Alternative routes can't replace Hormuz capacity. Saudi Arabia's East-West Pipeline handles 5 million barrels daily to Red Sea ports. The UAE's pipeline to Fujairah: 1.5 million barrels. Combined coverage: just 31% of current Hormuz throughput.
"A blockade doesn't require sinking every ship—just creating enough uncertainty to make commercial operators unwilling to risk billion-dollar tankers and crews." — Dr. Caitlin Talmadge, George Washington University
Oxford Economics models the cascading effects: oil above $120 per barrel for six months reduces global GDP by 1.7% and triggers recession in major economies. The interesting question, mostly absent from coverage, is whether any combination of military force and economic reserves can actually prevent this outcome.
The Technology Wild Card
Iran now possesses anti-ship missiles with 300-kilometer ranges, enabling attacks well outside territorial waters according to the Center for Strategic and International Studies. Autonomous underwater vehicles capable of laying naval mines are becoming accessible to non-state actors. Advanced sonar systems make traditional minesweeping increasingly complex.
China's growing energy imports—projected at 75% of consumption by 2030—create new stakeholders in Strait security. Beijing has deployed naval escorts for Chinese-flagged tankers and invested $47 billion in Pakistan's Gwadar Port as an alternative route.
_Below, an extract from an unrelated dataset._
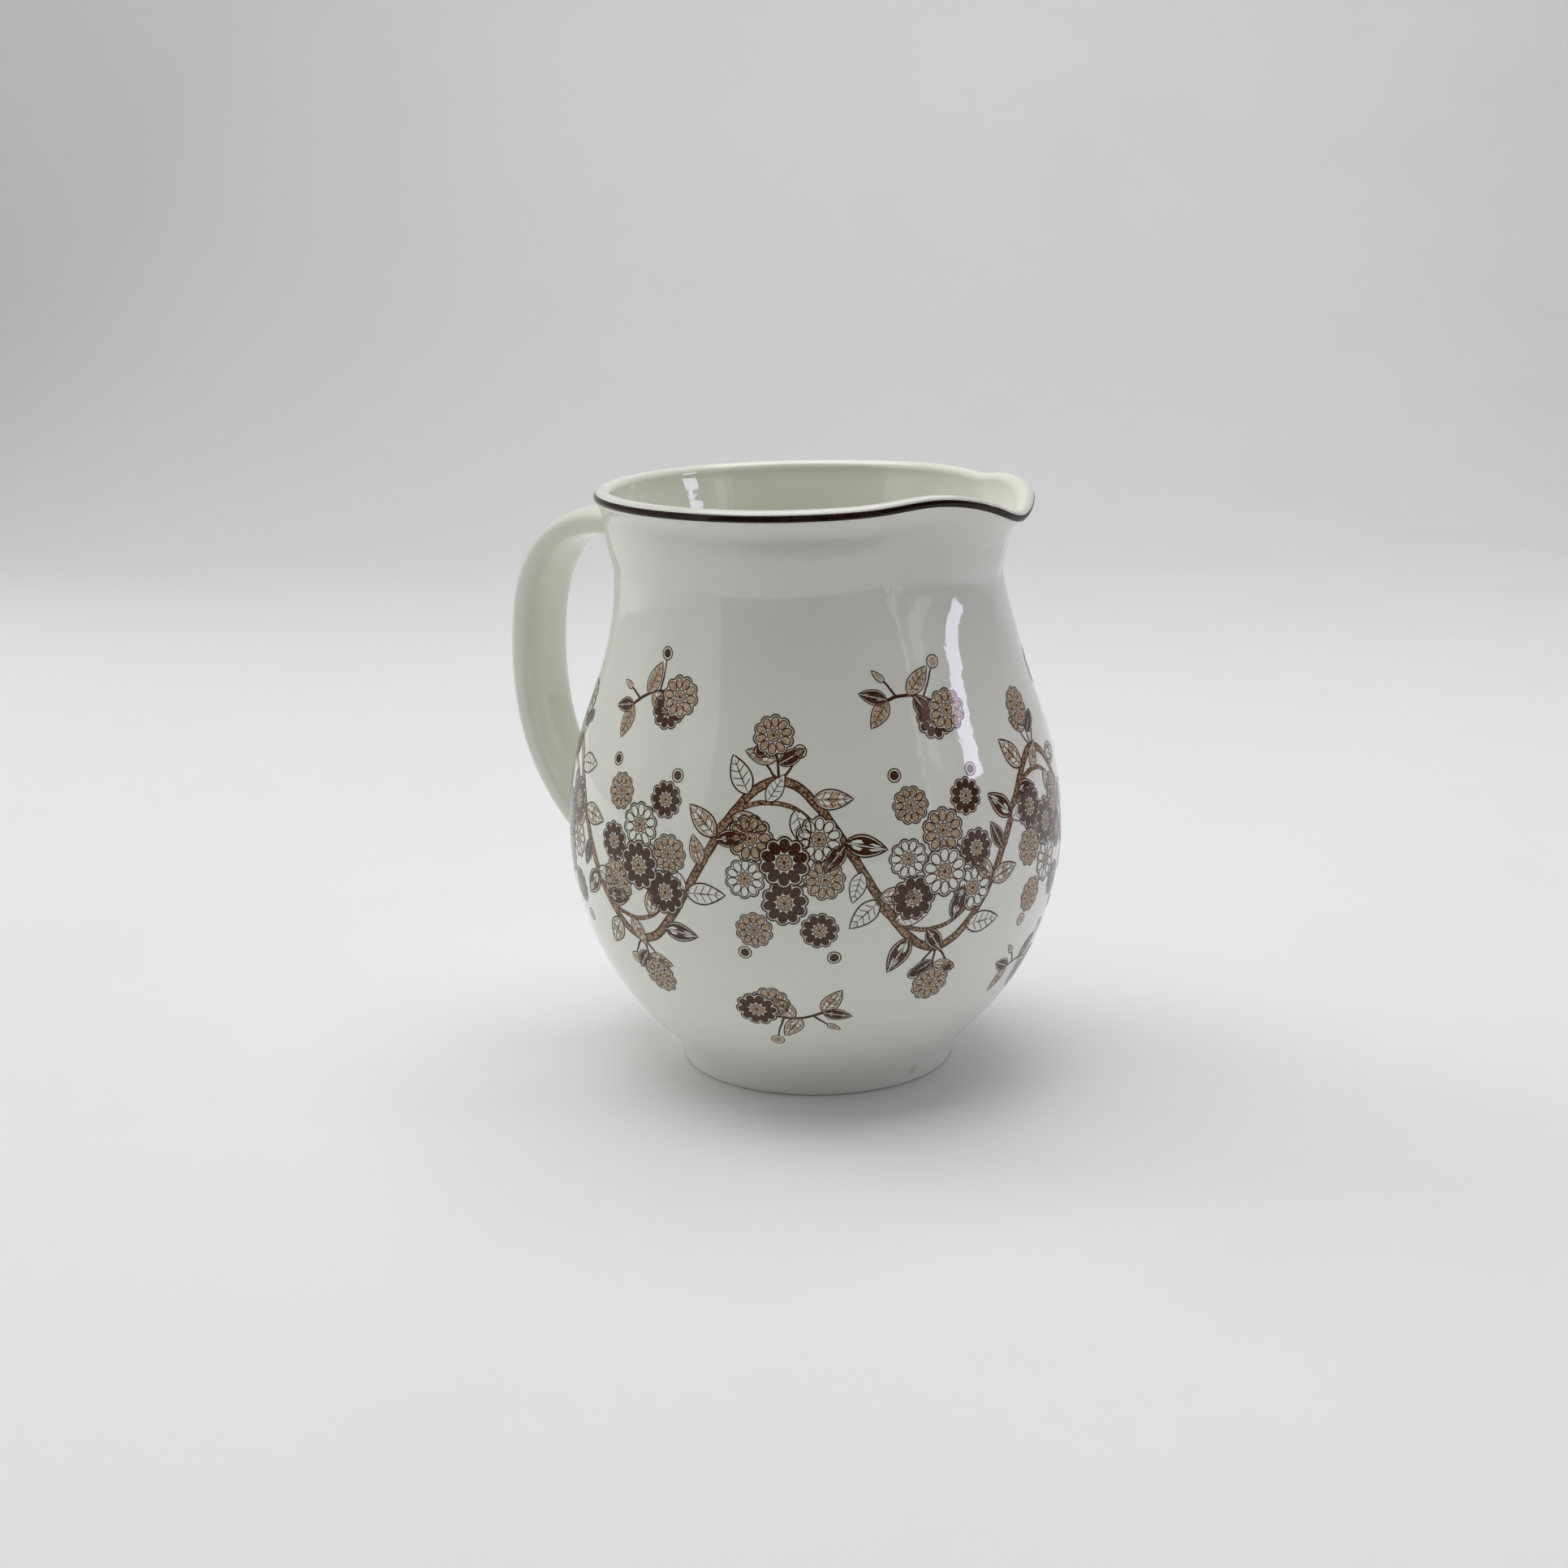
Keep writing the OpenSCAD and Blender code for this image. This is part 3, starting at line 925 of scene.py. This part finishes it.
berry_edge, berry_core = oval(0, 1.75, 1.85, 1.85, 18), oval(0, 1.75, 1.2, 1.2, 14)
seed_edge, seed_core = oval(0, 2.1, 1.3, 2.2, 16, 0, 0.45), oval(0, 1.95, 0.7, 1.4, 10, 0, 0.45)
drawings = [daisy(LINE), daisy(TINT), daisy(None), leaf(LINE), leaf(TINT), leaf(None),
            pip(berry_edge, 0.32, berry_core, LINE), pip(berry_edge, 0.32, berry_core, TINT),
            pip(seed_edge, fine_line, seed_core, TINT)]
DAISY, LEAF, BERRY, SEED = (0, 1, 2), (3, 4, 5), (6, 7), 8
motif_shelf = bpy.data.collections.new("motifs")
for k, drawing in enumerate(drawings):
    motif_shelf.objects.link(drawing.as_object("motif_%02d" % k))
print(len(drawings), "motifs,", sum(len(d.faces) for d in drawings), "faces in all")

# %% [markdown]
# Two lists hold the whole drawing: the stems, each with its width at both ends, and the spots,
# each with the number of its motif, its turn and its size. Every stem gets a slight wobble of
# the hand, and every leaf a slight chance in its lean and size, from a fixed seed.

# %% Stems, leaves and stalks
pick = random.Random(11)
stems, spots = [], []
mid_line, swing, pitch_mm, phase = 73.0, 23.0, 84.0, 21.0
hand_wobble = 0.12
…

The energy transition paradoxically increases short-term Hormuz vulnerability. As global oil demand peaks around 2030, spare production capacity declines, making any supply disruption more severe. Simultaneously, remaining oil exports concentrate further in the Persian Gulf, increasing the Strait's relative importance.
Either the world develops genuine alternatives to Hormuz dependency in the next decade, or it accepts that a handful of actors in Tehran possess a nuclear option for the global economy. That's a question that would have sounded absurd twenty years ago. It doesn't anymore.